◆ Information supplied
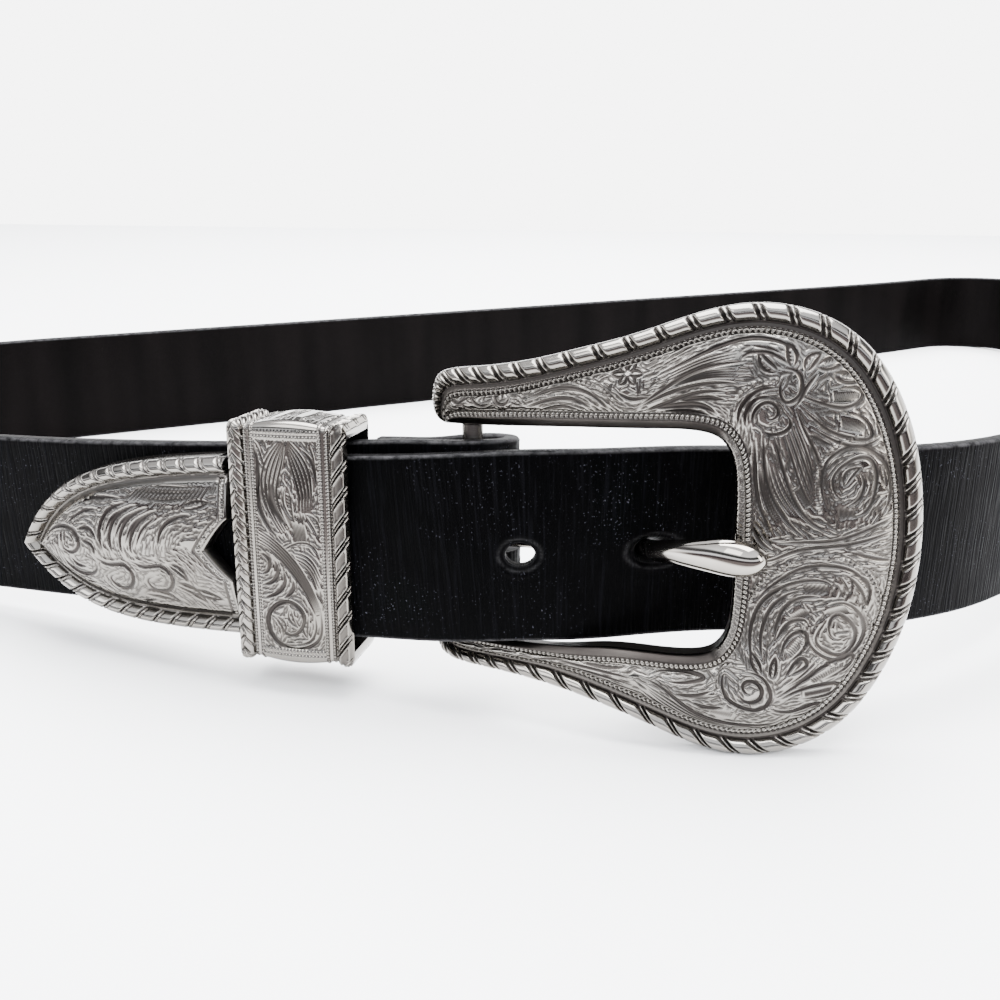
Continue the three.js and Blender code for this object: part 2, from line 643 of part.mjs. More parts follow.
// The keeper hangs a little askew on the strap, so it has its own directions. Heights are from its middle.
function keeperAxes() {
  const frame = frameFromEnd(KEEPER.fromEnd);
  const out = frame.out.clone().applyAxisAngle(frame.up, KEEPER_TWIST);
  const level = frame.forward.clone().applyAxisAngle(frame.up, KEEPER_TWIST);
  return {
    place: onFrame(frame, 0, STRAP_WIDTH / 2 + KEEPER.rise),
    forward: level.applyAxisAngle(out, -KEEPER_TILT),
    up: frame.up.clone().applyAxisAngle(out, -KEEPER_TILT),
    out,
  };
}

function onKeeper(axes, out, up, along) {
  return axes.place.clone().addScaledVector(axes.out, out).addScaledVector(axes.up, up)
    .addScaledVector(axes.forward, along);
}

// The keeper's outline at one place across its width: a box with rounded corners, in by so much.
function keeperRing(axes, along, inset, dome) {
  const high = KEEPER.height / 2 - inset;
  const front = KEEPER.front - inset;
  const back = KEEPER.front - KEEPER.depth + inset;
  const r = KEEPER.corner;
  const s = KEEPER.bevel;
  const middle = (front + back) / 2;
  const upper = [[front + dome, 0], [front, high - r], [front - s, high - s], [front - r, high],
    [middle, high + dome * KEEPER.topDome], [back + r, high], [back + s, high - s], [back, high - r]];
  const lower = [[back, 0], ...upper.slice(1).reverse().map(([out, up]) => [out, -up])];
  return [...upper, ...lower].map(([out, up]) => onKeeper(axes, out, up, along));
}

const KEEPER_ROWS = [
  { across: -1, inset: 0.9, dome: 0 },
  { across: -0.98, inset: 0.3, dome: 0 },
  { across: -0.91, inset: 0, dome: 0 },
  { across: -0.8, inset: 0, dome: 0 },
  { across: -0.72, inset: 0.8, dome: 0 },
  { across: -0.66, inset: 1.1, dome: 0 },
  { across: -0.4, inset: 0.5, dome: 0.2 },
  { across: 0, inset: 0.2, dome: 0.4 },
];

function keeperSolid() {
  const axes = keeperAxes();
  const mirrored = KEEPER_ROWS.slice(0, -1).reverse().map((row) => ({ ...row, across: -row.across }));
  const rows = [...KEEPER_ROWS, ...mirrored];
  const half = KEEPER.width / 2;
  const outer = loft(rows.map(({ across, inset, dome }) => keeperRing(axes, across * half, inset, dome)));
  const high = KEEPER.height / 2 - KEEPER.wallHeight;
  const front = KEEPER.front - KEEPER.wallDepth;
  const back = KEEPER.front - KEEPER.depth + KEEPER.wallDepth;
  const inner = loft([-1, 1].map((side) => [[front, -high], [front, high], [back, high], [back, -high]]
    .map(([out, up]) => onKeeper(axes, out, up, side * KEEPER.width))));
  return subtractAll(toSolid(outer).subtract(toSolid(inner)), keeperCuts(axes));
}

// The V cuts of the two rope ridges, on each of the keeper's four sides.
function keeperCuts(axes) {
  const high = KEEPER.height / 2;
  const back = KEEPER.front - KEEPER.depth;
  const inward = KEEPER.corner;
  const sides = [
    { from: [KEEPER.front, inward - high], to: [KEEPER.front, high - inward], out: axes.out },
    { from: [KEEPER.front - inward, high], to: [back + inward, high], out: axes.up },
    { from: [back, high - inward], to: [back, inward - high], out: axes.out.clone().negate() },
    { from: [back + inward, -high], to: [KEEPER.front - inward, -high], out: axes.up.clone().negate() },
  ];
  return sides.flatMap(({ from, to, out }) => [-1, 1].flatMap((side) => {
    const along = side * KEEPER.ridge * (KEEPER.width / 2);
    const a = onKeeper(axes, ...from, along);
    const b = onKeeper(axes, ...to, along);
    const steps = 80;
    const points = Array.from({ length: steps + 1 }, (_, i) => a.clone().lerp(b, i / steps));
    return ropeCuts(points, points.map(() => out), KEEPER.pitch, side * KEEPER.slant, KEEPER.cut);
  }));
}

// Share of the cap's full relief at a distance from its point, and the width of its raised edge there.
function tipSize(distance) {
  const half = archHalf(distance);
  return { half, size: Math.min(1, half / TIP.fullFrom), rim: Math.min(TIP.rim, TIP.rimShare * half) };
}

// The raised edge's section: shares of its width in from the outside, and of its height.
const TIP_EDGE_ROWS = [
  { inward: 0, height: 0 },
  { inward: 0.12, height: 0.8 },
  { inward: TIP.crest, height: 1 },
  { inward: 0.78, height: 0.75 },
];
const TIP_FIELD_SHARES = [0.72, 0.38, 0];
const TIP_FACE = STRAP_THICK / 2 + TOUCH_GAP;

// The cap's section at a distance from its point: a raised rope edge above and below a domed field.
function tipRing(distance) {
  const frame = frameFromEnd(distance);
  const { half, size, rim } = tipSize(distance);
  const crest = TIP.wall + TIP.rope * size;
  const foot = TIP_FACE + TIP.wall * size;
  const field = half - rim;
  const edge = TIP_EDGE_ROWS.map(({ inward, height }) => [half - inward * rim, TIP_FACE + height * crest]);
  const front = TIP_FIELD_SHARES.map((f) => [field * f, foot + TIP.dome * size * Math.cos((Math.PI / 2) * f)]);
  const upper = [[half, -TIP.back], ...edge, [field, foot], ...front];
  const lower = upper.slice(0, -1).map(([up, out]) => [-up, out]).reverse();
  return [...upper, ...lower].map(([up, out]) => onFrame(frame, out, STRAP_WIDTH / 2 + up));
}

function tipHollow() {
  const steps = TIP_STEPS.filter((d) => d > TIP.hollowFrom && d < TIP_LENGTH);
  return toSolid(loft([...steps, TIP_LENGTH + 1].map((d) => {
    const half = archHalf(d) - TIP.wall;
    const frame = frameFromEnd(d);
    return [[half, -TIP_FACE], [half, TIP_FACE], [-half, TIP_FACE], [-half, -TIP_FACE]]
      .map(([up, out]) => onFrame(frame, out, STRAP_WIDTH / 2 + up));
  })));
}

function tipCuts() {
  const steps = 160;
  const first = TIP_STEPS[2];
  const crests = Array.from({ length: steps }, (_, i) => first + ((TIP_LENGTH - first) * i) / steps);
  return [-1, 1].flatMap((side) => {
    const points = crests.map((d) => {
      const { half, size, rim } = tipSize(d);
      const up = half - TIP.crest * rim;
      return onFrame(frameFromEnd(d), TIP_FACE + TIP.wall + TIP.rope * size, STRAP_WIDTH / 2 + side * up);
    });
    return ropeCuts(points, crests.map((d) => frameFromEnd(d).out), TIP.pitch, side * ROPE.slant, TIP.cut);
  });
}

function tipSolid() {
  const outer = toSolid(loft(TIP_STEPS.map(tipRing)));
  return subtractAll(outer.subtract(tipHollow()).subtract(notchCutter()), tipCuts());
}

// The V notch in the middle of the cap's front edge.
function notchCutter() {
  const past = 1;
  const wide = TIP.notchHalf * (1 + past / TIP.notchDeep);
  const corners = [[TIP_LENGTH - TIP.notchDeep, 0], [TIP_LENGTH + past, wide], [TIP_LENGTH + past, -wide]];
  const reach = TIP_FACE + TIP.wall + TIP.rope + TIP.dome;
  return toSolid(loft([0, reach].map((out) => corners
    .map(([d, up]) => onFrame(frameFromEnd(d), out, STRAP_WIDTH / 2 + up)))));
}

function piece(name, solid, material) {
  const mesh = new THREE.Mesh(toGeometry(solid), material);
  mesh.name = name;
  return mesh;
}

const leather = () => new THREE.MeshStandardMaterial({ color: 0x151517, roughness: 0.55, metalness: 0 });
const chrome = () => new THREE.MeshStandardMaterial({ color: 0xc8c5bf, roughness: 0.16, metalness: 1 });

// The belt is tipped back until the buckle's rim and the far side of the strap stand on one floor.
const tiltAxis = new THREE.Vector3(Math.cos(FAR_SIDE_HEADING), Math.sin(FAR_SIDE_HEADING), 0);
const tipped = new THREE.Quaternion().setFromAxisAngle(tiltAxis, -TILT);
const floorUp = new THREE.Vector3(0, 0, 1).applyQuaternion(tipped.clone().invert());

function lowestAlong(solid, direction) {
  const points = toGeometry(solid).attributes.position;
  const point = new THREE.Vector3();
  let low = Infinity;
  for (let i = 0; i < points.count; i += 1) {
    low = Math.min(low, point.fromBufferAttribute(points, i).dot(direction));
  }
  return low;
}

// Leather gives a little where it rests, so the strap's lower edge is flat where it meets the floor.
function restOnFloor(strap, buckle) {
  return strap.trimByPlane(floorUp.toArray(), lowestAlong(buckle, floorUp));
}

const buckle = frameSolid();
const belt = new THREE.Group();
belt.add(piece('strap', restOnFloor(strapSolid(), buckle), leather()));
belt.add(piece('buckle_frame', buckle, chrome()));
belt.add(piece('prong', prongSolid(), chrome()));
belt.add(piece('keeper', keeperSolid(), chrome()));
belt.add(piece('tip', tipSolid(), chrome()));
belt.add(piece('chape_screw_lower', screwSolid(SCREW.heights[0]), chrome()));
belt.add(piece('chape_screw_upper', screwSolid(SCREW.heights[1]), chrome()));

// The origin is in the middle of the belt's footprint, on the floor.
belt.quaternion.copy(tipped);
belt.updateMatrixWorld(true);
const extent = new THREE.Box3().setFromObject(belt, true);
const middle = extent.getCenter(new THREE.Vector3());
belt.position.set(-middle.x, -middle.y, -extent.min.z);

export default belt;
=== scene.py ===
import math

import bpy
import numpy as np
from mathutils import Matrix

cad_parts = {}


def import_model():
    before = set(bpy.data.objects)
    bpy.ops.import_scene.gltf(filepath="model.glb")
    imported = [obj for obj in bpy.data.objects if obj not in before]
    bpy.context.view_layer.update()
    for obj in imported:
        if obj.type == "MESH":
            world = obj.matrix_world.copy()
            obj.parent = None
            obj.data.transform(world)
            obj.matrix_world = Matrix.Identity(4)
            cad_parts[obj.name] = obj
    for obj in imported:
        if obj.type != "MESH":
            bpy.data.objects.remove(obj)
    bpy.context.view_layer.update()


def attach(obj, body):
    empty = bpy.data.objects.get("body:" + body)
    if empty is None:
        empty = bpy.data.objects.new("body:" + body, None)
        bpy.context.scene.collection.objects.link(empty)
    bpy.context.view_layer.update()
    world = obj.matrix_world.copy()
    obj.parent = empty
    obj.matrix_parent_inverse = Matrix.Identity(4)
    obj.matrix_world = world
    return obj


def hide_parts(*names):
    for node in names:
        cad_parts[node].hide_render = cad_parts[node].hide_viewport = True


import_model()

# A western belt, fastened and standing on its edge. Shapes are worked out in millimetres in the belt's own
# directions (strap level, buckle facing -Y) and are tipped onto the floor by to_row().

WIDTH = 33.0
THICK = 3.0
TIP_DEGREES = -2.93
TIP_HEADING = 25.0
MOVE = np.array([-32.5418, -160.3455, 10.5247])


def turn_about(axis, degrees):
    x, y, z = axis
    cross = np.array([[0, -z, y], [z, 0, -x], [-y, x, 0]])
    angle = math.radians(degrees)
    return np.eye(3) + math.sin(angle) * cross + (1 - math.cos(angle)) * cross @ cross


HEADING = math.radians(TIP_HEADING)
TIPPED = turn_about((math.cos(HEADING), math.sin(HEADING), 0), TIP_DEGREES)


def to_row(points):
    """Belt millimetres to the row frame in metres."""
    return (np.asarray(points) @ TIPPED.T + MOVE) / 1000


# Smooth curves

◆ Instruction
Output exactly the lines between the one containing "cad_parts[node].hide_render = cad_parts[node].hide_viewport" and the final line above, both inclusive.

◆ Answer below
        cad_parts[node].hide_render = cad_parts[node].hide_viewport = True


import_model()

# A western belt, fastened and standing on its edge. Shapes are worked out in millimetres in the belt's own
# directions (strap level, buckle facing -Y) and are tipped onto the floor by to_row().

WIDTH = 33.0
THICK = 3.0
TIP_DEGREES = -2.93
TIP_HEADING = 25.0
MOVE = np.array([-32.5418, -160.3455, 10.5247])


def turn_about(axis, degrees):
    x, y, z = axis
    cross = np.array([[0, -z, y], [z, 0, -x], [-y, x, 0]])
    angle = math.radians(degrees)
    return np.eye(3) + math.sin(angle) * cross + (1 - math.cos(angle)) * cross @ cross


HEADING = math.radians(TIP_HEADING)
TIPPED = turn_about((math.cos(HEADING), math.sin(HEADING), 0), TIP_DEGREES)


def to_row(points):
    """Belt millimetres to the row frame in metres."""
    return (np.asarray(points) @ TIPPED.T + MOVE) / 1000


# Smooth curves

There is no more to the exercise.